§ **Task brief**: Quote the lines that run from the line containing "trayScrews.forEach((at, i) =>" down to the line containing "if empty is". Include both of those lines, reproduce each exactly, and omit everything else.

§ **Records to use**:
━━━━━━

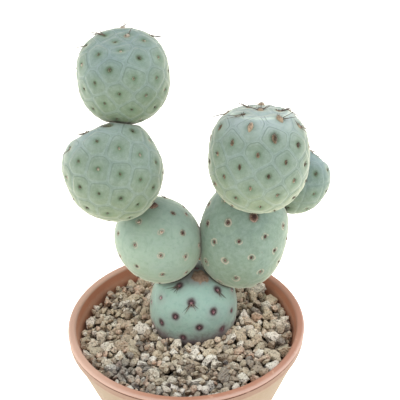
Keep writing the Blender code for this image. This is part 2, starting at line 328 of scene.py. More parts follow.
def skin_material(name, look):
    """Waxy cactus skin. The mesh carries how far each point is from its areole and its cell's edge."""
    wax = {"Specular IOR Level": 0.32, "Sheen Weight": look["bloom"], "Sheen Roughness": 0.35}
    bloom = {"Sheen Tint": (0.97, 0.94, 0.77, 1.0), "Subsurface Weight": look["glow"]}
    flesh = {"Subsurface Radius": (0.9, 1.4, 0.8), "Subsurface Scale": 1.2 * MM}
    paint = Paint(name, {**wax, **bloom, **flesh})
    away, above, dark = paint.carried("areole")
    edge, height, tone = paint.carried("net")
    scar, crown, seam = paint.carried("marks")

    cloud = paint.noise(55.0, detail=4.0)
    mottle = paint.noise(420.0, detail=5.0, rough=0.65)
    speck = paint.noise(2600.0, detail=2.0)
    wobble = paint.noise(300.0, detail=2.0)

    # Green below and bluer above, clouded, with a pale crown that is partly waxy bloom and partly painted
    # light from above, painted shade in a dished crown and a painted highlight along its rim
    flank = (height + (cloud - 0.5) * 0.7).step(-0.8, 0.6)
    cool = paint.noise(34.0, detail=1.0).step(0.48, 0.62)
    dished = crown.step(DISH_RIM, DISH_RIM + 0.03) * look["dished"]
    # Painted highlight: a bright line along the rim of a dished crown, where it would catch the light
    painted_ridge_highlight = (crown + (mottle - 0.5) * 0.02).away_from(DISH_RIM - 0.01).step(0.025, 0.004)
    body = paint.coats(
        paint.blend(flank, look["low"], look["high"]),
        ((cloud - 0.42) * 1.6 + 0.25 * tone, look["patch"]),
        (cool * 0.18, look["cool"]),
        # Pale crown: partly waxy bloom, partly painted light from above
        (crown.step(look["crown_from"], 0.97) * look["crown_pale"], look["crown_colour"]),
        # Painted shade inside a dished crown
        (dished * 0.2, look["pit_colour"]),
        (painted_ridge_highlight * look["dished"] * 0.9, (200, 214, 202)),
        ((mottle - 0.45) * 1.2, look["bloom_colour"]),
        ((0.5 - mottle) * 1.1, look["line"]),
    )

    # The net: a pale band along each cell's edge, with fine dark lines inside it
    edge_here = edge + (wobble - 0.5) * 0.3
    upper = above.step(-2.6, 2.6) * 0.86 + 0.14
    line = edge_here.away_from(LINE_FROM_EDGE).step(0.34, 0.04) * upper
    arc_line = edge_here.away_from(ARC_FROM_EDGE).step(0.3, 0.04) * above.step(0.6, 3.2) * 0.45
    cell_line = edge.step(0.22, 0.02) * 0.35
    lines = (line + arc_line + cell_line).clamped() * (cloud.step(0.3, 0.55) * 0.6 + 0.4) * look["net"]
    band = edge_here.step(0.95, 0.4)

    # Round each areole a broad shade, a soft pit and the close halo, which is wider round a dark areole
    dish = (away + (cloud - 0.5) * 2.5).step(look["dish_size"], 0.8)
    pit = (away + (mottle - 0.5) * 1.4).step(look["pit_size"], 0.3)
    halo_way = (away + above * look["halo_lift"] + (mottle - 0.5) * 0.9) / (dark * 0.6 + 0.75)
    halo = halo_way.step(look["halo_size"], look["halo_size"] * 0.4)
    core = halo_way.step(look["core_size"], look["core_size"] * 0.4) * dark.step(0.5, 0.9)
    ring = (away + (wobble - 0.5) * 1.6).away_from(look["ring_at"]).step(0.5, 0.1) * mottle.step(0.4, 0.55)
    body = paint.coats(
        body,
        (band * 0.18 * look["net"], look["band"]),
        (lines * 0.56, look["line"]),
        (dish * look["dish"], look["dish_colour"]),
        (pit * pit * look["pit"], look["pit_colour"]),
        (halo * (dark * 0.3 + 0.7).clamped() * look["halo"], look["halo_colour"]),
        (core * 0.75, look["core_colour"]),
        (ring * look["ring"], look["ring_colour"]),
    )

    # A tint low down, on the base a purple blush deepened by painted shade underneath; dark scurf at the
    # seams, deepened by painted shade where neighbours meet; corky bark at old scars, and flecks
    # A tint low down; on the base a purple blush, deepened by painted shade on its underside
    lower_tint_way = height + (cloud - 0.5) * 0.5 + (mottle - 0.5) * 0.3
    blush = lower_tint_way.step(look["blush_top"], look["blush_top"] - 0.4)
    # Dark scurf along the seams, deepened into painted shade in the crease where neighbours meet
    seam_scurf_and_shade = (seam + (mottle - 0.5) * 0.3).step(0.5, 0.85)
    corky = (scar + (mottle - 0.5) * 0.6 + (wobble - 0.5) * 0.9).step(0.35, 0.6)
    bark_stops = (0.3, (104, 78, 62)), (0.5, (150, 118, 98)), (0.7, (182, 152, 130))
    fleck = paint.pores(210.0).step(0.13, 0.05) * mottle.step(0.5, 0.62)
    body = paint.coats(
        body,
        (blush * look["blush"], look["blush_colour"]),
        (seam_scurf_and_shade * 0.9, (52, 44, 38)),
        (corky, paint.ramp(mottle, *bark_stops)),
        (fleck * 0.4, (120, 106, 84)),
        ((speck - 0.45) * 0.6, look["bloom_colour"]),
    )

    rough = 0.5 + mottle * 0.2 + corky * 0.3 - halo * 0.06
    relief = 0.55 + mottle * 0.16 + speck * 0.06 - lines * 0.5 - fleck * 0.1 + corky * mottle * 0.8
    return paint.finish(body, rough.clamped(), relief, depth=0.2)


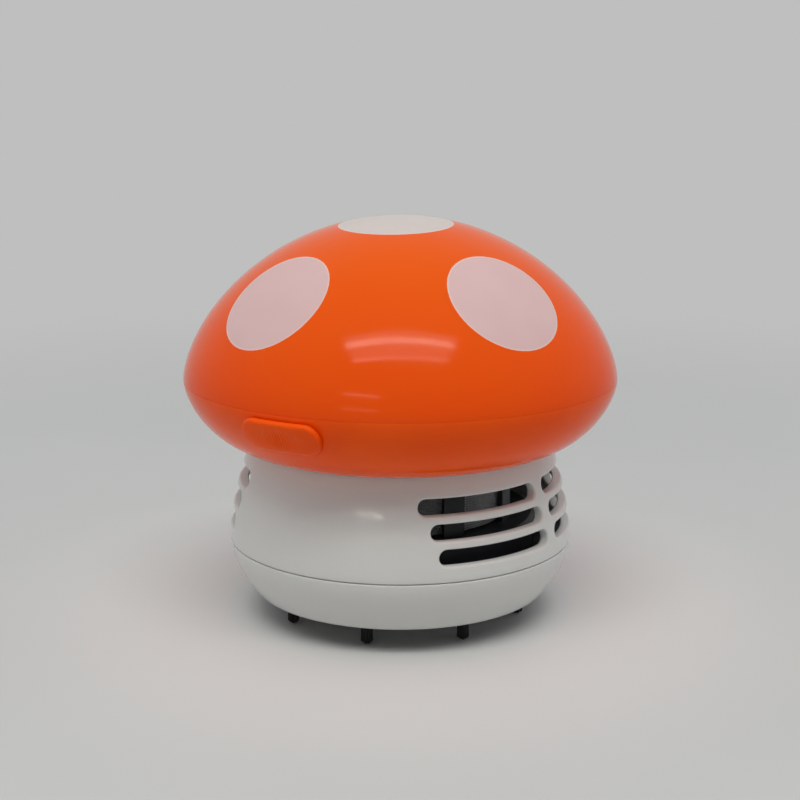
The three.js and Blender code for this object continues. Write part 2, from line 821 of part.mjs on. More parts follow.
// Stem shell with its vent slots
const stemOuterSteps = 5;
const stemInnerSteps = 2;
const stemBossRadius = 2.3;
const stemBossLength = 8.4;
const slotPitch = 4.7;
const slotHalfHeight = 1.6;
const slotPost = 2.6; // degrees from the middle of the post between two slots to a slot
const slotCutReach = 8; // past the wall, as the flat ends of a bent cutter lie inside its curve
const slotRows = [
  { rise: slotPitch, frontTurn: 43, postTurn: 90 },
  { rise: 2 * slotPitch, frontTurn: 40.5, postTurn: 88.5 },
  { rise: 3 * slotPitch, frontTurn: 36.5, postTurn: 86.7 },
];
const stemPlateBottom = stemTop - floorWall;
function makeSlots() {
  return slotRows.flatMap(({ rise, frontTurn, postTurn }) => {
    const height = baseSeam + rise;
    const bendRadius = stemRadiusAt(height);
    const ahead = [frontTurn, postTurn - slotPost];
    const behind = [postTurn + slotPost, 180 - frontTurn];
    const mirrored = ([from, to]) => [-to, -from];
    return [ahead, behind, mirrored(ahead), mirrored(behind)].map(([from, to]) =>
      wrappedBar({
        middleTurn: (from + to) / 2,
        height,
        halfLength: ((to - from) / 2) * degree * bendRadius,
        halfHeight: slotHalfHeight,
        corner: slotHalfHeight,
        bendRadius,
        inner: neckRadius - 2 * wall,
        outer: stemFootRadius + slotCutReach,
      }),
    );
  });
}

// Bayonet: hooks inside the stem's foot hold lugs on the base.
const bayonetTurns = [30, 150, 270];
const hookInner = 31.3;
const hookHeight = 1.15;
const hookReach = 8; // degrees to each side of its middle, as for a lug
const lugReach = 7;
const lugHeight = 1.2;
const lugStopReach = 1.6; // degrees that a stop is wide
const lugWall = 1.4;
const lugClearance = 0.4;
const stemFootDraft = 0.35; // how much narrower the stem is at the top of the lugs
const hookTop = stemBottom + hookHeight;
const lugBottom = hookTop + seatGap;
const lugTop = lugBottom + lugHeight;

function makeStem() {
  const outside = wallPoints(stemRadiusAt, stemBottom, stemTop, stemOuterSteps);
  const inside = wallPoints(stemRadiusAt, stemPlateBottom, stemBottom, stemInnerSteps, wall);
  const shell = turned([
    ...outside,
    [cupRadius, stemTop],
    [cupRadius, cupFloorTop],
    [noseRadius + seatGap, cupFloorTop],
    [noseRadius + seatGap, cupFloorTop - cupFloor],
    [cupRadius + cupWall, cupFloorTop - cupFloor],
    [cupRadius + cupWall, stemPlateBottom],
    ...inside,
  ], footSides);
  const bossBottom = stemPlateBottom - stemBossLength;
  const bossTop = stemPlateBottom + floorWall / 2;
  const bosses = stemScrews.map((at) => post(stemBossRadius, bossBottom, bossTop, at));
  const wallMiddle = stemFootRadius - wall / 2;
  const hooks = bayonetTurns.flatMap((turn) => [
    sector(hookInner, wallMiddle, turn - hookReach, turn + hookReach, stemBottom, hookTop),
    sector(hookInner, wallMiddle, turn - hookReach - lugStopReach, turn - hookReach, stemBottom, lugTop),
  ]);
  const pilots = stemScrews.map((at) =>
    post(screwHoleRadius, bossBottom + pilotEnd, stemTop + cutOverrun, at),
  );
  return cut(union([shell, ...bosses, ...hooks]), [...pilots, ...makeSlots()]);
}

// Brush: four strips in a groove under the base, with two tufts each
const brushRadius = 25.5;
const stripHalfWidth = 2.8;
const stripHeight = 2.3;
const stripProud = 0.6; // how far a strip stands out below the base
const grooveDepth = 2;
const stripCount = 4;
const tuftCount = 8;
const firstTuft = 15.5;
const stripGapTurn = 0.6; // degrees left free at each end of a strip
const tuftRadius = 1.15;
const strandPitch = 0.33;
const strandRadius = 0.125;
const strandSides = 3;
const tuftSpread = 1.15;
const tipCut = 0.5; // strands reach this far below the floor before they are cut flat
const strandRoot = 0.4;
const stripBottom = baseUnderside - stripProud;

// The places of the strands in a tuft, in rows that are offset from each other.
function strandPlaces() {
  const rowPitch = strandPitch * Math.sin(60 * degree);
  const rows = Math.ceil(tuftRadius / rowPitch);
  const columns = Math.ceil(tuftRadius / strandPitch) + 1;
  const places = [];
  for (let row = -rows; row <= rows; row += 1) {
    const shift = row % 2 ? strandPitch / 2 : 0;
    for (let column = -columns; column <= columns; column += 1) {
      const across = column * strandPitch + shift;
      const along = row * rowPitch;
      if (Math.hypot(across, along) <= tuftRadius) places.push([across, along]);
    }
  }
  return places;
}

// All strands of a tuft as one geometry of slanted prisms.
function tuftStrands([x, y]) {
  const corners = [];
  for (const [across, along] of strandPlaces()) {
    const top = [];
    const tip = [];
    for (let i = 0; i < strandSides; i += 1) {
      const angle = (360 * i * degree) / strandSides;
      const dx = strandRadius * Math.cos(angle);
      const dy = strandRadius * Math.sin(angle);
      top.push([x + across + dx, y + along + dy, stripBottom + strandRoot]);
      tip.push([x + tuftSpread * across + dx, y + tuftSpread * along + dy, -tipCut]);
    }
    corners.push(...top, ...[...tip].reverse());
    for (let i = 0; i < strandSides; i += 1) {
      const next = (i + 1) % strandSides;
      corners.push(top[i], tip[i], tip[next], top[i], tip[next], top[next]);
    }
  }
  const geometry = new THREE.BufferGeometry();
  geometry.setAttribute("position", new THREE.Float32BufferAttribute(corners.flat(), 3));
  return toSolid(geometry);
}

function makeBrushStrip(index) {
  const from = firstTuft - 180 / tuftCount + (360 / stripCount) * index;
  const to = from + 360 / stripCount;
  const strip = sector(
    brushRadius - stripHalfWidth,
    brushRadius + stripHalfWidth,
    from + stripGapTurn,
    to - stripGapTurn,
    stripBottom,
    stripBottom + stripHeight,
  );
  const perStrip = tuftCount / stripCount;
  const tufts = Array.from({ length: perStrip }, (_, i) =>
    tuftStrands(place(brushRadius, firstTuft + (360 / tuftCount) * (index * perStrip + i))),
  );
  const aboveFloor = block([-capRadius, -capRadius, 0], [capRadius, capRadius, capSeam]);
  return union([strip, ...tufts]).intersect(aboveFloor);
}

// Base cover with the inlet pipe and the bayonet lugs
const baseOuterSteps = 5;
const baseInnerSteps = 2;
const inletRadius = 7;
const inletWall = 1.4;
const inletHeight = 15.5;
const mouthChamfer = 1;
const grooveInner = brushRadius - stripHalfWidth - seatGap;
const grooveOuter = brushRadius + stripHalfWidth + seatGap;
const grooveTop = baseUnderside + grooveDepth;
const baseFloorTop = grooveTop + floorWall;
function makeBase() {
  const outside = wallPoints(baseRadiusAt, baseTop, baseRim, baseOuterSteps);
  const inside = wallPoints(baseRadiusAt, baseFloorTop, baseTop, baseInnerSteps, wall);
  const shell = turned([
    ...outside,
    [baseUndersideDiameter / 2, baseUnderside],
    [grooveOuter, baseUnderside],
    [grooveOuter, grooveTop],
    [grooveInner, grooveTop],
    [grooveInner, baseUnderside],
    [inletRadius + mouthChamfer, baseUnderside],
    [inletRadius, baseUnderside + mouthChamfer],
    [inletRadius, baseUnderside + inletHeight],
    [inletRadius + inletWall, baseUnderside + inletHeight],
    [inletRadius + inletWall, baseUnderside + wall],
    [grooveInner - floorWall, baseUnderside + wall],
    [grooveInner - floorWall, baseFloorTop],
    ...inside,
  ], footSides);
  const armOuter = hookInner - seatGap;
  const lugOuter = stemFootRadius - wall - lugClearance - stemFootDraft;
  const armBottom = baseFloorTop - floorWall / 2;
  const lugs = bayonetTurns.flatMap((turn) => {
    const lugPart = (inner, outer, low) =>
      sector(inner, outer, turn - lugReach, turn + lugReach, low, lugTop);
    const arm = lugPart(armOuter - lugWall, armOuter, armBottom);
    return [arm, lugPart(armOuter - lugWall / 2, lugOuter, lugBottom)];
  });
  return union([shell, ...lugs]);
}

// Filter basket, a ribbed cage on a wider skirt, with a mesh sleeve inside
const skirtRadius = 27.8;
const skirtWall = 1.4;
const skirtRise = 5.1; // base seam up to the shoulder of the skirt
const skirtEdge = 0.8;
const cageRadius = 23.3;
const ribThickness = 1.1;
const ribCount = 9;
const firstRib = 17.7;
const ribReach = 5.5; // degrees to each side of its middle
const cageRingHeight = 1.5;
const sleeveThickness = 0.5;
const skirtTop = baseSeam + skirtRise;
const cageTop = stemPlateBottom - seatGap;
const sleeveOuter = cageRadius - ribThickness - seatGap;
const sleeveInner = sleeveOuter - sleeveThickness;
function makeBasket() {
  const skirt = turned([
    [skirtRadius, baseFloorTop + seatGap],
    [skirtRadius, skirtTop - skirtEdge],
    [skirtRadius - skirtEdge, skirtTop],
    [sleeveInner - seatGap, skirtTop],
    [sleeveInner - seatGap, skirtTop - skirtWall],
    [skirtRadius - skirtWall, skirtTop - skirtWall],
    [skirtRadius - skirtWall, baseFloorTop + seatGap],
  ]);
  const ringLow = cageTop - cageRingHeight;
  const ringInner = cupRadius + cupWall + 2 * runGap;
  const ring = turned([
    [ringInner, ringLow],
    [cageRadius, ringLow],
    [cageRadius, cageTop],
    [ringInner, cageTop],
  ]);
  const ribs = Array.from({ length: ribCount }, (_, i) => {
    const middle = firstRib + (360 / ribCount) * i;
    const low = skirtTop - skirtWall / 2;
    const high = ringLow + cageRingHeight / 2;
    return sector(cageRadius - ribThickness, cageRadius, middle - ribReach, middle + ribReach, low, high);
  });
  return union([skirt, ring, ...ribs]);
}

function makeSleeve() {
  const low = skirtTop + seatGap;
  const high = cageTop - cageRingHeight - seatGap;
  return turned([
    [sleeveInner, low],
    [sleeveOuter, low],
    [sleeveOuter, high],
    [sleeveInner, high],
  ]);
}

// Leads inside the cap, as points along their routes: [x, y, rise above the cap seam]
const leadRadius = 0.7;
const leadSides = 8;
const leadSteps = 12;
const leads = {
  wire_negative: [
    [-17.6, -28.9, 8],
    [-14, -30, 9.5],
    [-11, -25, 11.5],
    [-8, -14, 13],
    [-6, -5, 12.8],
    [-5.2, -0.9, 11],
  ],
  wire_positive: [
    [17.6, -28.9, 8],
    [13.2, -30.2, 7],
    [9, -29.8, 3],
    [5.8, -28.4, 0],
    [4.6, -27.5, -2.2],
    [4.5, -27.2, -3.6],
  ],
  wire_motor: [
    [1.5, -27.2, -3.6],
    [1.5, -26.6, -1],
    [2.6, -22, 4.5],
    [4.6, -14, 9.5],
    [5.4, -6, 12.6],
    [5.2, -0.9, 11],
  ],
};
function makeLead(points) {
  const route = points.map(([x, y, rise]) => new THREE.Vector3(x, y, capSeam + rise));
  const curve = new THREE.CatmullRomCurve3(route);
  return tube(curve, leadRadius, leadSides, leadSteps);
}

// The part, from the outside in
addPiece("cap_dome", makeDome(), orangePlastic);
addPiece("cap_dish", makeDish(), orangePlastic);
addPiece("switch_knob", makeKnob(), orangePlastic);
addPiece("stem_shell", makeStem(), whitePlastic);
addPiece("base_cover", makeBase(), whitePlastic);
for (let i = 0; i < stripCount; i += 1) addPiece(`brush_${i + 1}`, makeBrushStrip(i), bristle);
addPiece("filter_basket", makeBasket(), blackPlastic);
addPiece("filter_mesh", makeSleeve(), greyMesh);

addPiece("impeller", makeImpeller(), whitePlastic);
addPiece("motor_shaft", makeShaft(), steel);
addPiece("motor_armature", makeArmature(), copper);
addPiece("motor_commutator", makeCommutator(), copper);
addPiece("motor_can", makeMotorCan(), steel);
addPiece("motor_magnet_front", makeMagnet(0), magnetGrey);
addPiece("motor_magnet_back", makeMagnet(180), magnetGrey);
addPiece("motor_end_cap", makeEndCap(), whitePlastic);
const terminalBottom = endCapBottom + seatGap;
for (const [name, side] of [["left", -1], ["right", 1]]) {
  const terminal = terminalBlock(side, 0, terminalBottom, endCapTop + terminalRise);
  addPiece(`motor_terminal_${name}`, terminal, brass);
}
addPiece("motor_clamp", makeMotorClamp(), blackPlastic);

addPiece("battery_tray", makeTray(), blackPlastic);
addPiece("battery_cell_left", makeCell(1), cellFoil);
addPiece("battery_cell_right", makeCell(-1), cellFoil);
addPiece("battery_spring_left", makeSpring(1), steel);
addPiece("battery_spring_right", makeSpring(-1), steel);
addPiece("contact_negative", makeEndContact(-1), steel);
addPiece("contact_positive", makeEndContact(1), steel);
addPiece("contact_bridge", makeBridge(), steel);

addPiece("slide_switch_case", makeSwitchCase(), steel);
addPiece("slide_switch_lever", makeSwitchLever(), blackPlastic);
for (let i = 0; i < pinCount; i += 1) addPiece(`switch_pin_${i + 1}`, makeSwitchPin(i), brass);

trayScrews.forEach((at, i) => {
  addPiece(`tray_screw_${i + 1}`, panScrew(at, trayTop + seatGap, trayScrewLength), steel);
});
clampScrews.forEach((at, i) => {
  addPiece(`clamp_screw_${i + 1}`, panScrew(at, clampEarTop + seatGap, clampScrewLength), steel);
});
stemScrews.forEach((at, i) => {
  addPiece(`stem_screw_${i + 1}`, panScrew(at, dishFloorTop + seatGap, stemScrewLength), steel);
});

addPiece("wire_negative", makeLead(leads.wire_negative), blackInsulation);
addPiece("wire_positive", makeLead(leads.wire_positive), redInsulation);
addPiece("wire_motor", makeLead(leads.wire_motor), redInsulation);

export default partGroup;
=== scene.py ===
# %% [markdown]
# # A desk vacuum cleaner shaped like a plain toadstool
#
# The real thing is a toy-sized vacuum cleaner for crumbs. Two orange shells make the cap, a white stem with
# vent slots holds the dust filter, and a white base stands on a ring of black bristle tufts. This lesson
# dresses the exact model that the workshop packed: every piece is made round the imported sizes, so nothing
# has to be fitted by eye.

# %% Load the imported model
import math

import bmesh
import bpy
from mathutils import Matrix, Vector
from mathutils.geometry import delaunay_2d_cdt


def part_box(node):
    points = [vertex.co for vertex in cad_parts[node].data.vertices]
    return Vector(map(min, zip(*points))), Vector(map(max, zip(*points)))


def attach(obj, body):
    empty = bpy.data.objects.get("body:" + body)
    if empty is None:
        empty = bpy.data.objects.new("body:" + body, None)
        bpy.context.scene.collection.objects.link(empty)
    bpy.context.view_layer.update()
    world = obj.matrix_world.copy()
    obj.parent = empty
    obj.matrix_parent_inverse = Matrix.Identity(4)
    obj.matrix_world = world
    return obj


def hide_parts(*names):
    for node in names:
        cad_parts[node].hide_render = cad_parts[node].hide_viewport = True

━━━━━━

§ **Answer for the task**:
trayScrews.forEach((at, i) => {
  addPiece(`tray_screw_${i + 1}`, panScrew(at, trayTop + seatGap, trayScrewLength), steel);
});
clampScrews.forEach((at, i) => {
  addPiece(`clamp_screw_${i + 1}`, panScrew(at, clampEarTop + seatGap, clampScrewLength), steel);
});
stemScrews.forEach((at, i) => {
  addPiece(`stem_screw_${i + 1}`, panScrew(at, dishFloorTop + seatGap, stemScrewLength), steel);
});

addPiece("wire_negative", makeLead(leads.wire_negative), blackInsulation);
addPiece("wire_positive", makeLead(leads.wire_positive), redInsulation);
addPiece("wire_motor", makeLead(leads.wire_motor), redInsulation);

export default partGroup;
=== scene.py ===
# %% [markdown]
# # A desk vacuum cleaner shaped like a plain toadstool
#
# The real thing is a toy-sized vacuum cleaner for crumbs. Two orange shells make the cap, a white stem with
# vent slots holds the dust filter, and a white base stands on a ring of black bristle tufts. This lesson
# dresses the exact model that the workshop packed: every piece is made round the imported sizes, so nothing
# has to be fitted by eye.

# %% Load the imported model
import math

import bmesh
import bpy
from mathutils import Matrix, Vector
from mathutils.geometry import delaunay_2d_cdt


def part_box(node):
    points = [vertex.co for vertex in cad_parts[node].data.vertices]
    return Vector(map(min, zip(*points))), Vector(map(max, zip(*points)))


def attach(obj, body):
    empty = bpy.data.objects.get("body:" + body)
    if empty is None:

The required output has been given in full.